PROBLEM DETAILS:
What is needed is an exact copy of the lines from the line containing "points = [vertex.co" to the line containing "obj.parent = empty", both lines included, and nothing else.

DATA PROVIDED:
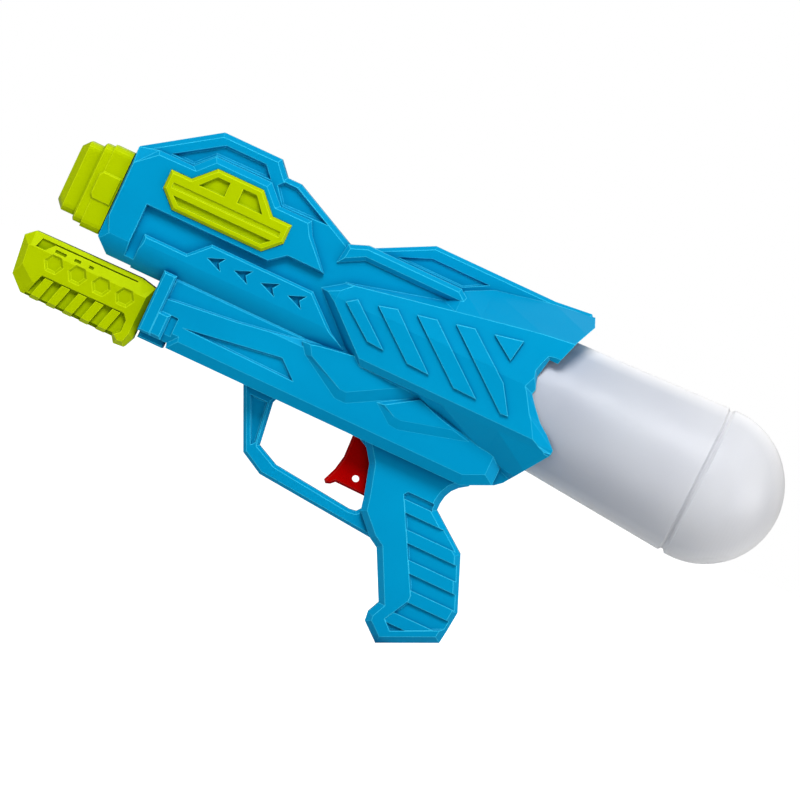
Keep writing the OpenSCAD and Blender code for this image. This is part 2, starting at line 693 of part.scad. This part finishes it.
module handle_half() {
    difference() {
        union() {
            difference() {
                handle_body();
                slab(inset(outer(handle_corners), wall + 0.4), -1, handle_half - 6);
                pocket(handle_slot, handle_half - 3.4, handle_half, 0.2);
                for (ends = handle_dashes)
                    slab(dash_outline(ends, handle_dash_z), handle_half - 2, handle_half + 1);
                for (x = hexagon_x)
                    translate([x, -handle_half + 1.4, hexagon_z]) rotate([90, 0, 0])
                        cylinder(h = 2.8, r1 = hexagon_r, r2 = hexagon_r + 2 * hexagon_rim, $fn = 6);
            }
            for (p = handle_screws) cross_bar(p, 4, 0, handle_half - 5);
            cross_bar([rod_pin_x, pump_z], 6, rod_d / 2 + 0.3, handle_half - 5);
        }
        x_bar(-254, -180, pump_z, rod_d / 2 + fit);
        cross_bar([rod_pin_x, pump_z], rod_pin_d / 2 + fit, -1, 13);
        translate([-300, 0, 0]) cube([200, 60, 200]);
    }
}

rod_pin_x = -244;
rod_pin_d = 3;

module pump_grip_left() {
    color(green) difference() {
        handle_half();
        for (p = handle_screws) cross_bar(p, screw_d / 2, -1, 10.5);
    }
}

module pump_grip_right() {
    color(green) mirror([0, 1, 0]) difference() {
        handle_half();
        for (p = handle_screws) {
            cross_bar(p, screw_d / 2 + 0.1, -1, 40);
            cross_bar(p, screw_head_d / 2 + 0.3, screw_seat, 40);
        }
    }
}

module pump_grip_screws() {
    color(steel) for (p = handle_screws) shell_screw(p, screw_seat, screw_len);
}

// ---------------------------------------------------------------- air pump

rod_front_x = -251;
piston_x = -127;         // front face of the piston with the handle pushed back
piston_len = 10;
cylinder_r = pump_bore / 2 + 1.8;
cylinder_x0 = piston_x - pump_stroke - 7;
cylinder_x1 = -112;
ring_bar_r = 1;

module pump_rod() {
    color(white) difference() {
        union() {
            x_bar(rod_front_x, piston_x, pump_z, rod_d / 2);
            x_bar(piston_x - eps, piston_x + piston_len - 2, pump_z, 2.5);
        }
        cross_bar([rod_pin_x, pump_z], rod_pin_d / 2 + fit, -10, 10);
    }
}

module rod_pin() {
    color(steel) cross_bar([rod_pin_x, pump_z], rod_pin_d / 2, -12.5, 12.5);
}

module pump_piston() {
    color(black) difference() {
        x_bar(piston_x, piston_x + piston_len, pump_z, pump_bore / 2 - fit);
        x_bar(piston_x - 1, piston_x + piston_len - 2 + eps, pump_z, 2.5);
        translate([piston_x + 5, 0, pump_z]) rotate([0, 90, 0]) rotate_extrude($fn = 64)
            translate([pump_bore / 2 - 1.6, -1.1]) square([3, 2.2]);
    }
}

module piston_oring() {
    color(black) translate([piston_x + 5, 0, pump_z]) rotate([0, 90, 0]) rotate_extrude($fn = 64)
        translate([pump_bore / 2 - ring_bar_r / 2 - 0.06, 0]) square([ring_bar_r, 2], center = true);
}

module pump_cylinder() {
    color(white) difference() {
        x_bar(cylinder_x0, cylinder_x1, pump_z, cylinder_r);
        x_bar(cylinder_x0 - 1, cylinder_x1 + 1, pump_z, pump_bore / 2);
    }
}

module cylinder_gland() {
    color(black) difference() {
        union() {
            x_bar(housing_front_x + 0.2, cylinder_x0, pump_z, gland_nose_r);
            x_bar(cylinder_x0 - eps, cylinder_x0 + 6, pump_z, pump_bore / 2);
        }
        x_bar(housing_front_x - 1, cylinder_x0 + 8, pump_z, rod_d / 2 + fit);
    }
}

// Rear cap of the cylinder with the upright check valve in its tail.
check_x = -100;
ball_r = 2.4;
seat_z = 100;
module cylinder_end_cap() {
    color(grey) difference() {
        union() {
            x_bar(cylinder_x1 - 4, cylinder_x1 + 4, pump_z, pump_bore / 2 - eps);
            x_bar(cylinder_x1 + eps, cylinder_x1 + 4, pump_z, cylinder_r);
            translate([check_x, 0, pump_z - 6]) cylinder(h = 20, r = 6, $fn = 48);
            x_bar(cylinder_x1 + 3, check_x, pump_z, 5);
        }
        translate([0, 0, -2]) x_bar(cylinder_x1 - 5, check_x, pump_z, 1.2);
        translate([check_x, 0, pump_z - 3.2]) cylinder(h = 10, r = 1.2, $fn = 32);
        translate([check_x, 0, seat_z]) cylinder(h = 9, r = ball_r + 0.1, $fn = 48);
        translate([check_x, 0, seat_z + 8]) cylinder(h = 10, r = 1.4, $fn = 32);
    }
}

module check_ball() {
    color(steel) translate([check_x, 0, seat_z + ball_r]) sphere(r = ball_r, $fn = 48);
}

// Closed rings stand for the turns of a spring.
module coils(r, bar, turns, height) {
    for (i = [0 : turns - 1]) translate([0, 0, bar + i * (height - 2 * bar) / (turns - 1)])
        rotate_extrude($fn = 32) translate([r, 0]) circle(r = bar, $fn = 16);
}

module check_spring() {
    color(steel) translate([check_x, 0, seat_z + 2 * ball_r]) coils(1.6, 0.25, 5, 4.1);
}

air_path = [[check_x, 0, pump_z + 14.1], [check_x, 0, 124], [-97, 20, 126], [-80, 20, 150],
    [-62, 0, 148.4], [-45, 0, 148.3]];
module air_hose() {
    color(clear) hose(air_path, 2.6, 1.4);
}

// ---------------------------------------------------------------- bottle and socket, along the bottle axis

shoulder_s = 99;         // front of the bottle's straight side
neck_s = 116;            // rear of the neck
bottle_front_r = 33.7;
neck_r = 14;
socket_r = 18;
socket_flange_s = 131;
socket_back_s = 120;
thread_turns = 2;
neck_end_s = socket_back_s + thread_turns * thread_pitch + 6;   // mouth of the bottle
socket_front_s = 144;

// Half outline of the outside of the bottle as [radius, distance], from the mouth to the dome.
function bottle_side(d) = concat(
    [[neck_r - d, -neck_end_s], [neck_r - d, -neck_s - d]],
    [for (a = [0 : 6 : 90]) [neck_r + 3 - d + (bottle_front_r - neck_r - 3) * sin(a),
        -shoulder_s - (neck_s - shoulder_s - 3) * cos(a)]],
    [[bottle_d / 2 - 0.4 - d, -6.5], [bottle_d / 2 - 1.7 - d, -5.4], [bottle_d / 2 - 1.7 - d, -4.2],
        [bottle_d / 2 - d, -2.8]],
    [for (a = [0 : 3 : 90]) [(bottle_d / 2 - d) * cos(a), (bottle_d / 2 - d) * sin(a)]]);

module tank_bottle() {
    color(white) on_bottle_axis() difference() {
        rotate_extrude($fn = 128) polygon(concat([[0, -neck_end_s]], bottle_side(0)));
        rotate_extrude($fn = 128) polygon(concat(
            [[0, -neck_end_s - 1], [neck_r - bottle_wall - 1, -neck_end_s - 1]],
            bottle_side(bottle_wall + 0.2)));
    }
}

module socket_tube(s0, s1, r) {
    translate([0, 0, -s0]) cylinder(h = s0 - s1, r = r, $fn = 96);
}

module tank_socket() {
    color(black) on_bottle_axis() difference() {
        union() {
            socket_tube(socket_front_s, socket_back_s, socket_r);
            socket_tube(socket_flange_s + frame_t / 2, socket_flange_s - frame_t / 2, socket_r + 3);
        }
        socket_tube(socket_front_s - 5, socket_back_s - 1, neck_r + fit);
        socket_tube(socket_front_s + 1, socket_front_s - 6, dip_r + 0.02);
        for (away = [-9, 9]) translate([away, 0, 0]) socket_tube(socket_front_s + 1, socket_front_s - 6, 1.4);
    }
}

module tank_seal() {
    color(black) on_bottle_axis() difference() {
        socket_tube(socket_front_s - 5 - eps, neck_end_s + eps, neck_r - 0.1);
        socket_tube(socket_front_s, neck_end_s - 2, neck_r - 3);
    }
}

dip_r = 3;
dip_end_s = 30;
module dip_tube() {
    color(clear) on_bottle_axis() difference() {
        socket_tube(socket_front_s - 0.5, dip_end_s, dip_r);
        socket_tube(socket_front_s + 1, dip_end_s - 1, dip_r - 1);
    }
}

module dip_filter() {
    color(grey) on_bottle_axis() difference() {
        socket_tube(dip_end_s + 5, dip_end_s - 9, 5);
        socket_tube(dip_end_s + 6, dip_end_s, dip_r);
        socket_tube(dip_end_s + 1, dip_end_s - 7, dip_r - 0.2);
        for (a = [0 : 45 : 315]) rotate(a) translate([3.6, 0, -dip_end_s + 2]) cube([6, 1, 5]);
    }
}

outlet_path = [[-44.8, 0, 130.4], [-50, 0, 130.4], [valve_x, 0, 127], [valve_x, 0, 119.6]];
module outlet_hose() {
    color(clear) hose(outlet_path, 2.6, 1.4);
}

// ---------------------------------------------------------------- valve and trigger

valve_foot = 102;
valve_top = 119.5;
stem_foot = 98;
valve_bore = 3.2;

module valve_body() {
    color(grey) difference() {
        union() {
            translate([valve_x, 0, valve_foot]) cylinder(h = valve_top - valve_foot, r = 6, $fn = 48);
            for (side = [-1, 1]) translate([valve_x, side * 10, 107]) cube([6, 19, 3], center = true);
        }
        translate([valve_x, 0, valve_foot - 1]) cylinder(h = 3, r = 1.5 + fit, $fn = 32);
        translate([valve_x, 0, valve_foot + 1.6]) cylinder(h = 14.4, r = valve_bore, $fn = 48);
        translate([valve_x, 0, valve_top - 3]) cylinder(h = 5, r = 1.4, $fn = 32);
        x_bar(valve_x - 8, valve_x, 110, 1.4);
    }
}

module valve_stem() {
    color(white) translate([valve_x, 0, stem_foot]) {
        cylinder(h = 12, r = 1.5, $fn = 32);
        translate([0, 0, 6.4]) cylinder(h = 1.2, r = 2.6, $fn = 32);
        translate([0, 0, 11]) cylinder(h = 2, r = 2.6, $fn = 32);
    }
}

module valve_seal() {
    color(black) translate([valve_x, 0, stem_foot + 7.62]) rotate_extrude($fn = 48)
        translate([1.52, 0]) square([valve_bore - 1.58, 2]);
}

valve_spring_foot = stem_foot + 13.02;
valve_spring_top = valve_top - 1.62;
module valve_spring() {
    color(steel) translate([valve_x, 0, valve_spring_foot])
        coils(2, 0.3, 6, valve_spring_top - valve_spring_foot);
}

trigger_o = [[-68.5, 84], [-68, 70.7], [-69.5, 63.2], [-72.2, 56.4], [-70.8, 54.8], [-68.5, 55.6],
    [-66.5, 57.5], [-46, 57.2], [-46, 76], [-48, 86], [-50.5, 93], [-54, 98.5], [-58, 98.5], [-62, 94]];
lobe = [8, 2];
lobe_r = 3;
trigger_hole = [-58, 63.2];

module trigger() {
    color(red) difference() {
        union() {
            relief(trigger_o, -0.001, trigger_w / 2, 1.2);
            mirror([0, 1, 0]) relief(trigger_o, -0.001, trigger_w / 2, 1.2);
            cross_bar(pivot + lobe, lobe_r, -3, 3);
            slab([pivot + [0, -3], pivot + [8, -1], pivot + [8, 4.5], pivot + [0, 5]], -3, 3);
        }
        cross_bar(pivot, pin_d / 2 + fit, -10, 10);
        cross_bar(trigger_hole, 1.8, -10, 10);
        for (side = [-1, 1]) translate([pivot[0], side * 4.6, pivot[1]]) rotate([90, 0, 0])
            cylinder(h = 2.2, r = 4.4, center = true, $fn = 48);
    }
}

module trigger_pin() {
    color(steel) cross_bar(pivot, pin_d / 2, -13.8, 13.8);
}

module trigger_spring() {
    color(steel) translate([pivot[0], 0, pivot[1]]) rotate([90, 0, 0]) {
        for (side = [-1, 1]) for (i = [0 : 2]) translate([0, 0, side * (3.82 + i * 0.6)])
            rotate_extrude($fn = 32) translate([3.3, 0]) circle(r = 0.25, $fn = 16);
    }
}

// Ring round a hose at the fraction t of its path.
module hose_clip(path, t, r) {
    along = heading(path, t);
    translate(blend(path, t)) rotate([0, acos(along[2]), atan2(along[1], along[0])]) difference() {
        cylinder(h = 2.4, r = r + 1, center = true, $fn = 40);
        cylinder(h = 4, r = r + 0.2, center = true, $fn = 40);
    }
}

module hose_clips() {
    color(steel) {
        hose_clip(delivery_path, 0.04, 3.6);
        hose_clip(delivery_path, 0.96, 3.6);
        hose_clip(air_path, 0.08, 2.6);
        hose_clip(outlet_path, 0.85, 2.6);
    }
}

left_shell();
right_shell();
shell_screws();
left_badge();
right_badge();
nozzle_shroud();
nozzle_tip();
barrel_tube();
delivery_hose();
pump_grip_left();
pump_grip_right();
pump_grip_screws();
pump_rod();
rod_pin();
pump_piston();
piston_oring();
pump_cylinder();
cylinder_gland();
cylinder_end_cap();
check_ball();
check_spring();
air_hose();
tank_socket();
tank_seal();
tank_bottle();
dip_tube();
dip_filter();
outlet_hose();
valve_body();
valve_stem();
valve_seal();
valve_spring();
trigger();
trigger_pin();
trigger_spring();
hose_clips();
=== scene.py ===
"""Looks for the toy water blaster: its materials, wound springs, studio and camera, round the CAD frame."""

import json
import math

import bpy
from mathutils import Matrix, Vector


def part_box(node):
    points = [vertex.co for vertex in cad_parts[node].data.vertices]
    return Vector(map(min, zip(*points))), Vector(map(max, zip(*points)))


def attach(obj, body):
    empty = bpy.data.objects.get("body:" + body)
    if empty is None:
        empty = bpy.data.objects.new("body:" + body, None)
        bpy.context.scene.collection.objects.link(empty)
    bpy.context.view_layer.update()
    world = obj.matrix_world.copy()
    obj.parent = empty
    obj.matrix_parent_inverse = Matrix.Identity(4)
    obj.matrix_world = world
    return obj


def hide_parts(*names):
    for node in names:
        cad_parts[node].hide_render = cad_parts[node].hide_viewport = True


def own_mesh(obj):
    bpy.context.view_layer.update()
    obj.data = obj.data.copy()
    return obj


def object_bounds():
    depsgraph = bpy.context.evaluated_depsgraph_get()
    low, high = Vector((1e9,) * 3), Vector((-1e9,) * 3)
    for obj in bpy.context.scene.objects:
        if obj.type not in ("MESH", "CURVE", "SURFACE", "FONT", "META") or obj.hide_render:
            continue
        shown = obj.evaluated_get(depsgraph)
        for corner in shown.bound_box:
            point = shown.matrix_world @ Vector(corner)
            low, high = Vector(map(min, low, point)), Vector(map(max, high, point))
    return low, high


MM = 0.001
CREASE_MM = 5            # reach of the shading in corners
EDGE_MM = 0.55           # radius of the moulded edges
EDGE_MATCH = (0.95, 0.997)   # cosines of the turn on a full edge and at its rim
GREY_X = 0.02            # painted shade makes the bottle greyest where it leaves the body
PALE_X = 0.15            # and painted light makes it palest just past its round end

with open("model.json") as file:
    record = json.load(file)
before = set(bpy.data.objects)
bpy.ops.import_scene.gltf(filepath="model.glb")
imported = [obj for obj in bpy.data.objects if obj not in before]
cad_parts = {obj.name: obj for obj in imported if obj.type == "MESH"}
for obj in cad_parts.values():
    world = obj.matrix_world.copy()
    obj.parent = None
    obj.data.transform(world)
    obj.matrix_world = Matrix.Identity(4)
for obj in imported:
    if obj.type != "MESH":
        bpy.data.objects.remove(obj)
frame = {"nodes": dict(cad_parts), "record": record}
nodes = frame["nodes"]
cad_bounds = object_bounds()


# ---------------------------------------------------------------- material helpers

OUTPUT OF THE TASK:
    points = [vertex.co for vertex in cad_parts[node].data.vertices]
    return Vector(map(min, zip(*points))), Vector(map(max, zip(*points)))


def attach(obj, body):
    empty = bpy.data.objects.get("body:" + body)
    if empty is None:
        empty = bpy.data.objects.new("body:" + body, None)
        bpy.context.scene.collection.objects.link(empty)
    bpy.context.view_layer.update()
    world = obj.matrix_world.copy()
    obj.parent = empty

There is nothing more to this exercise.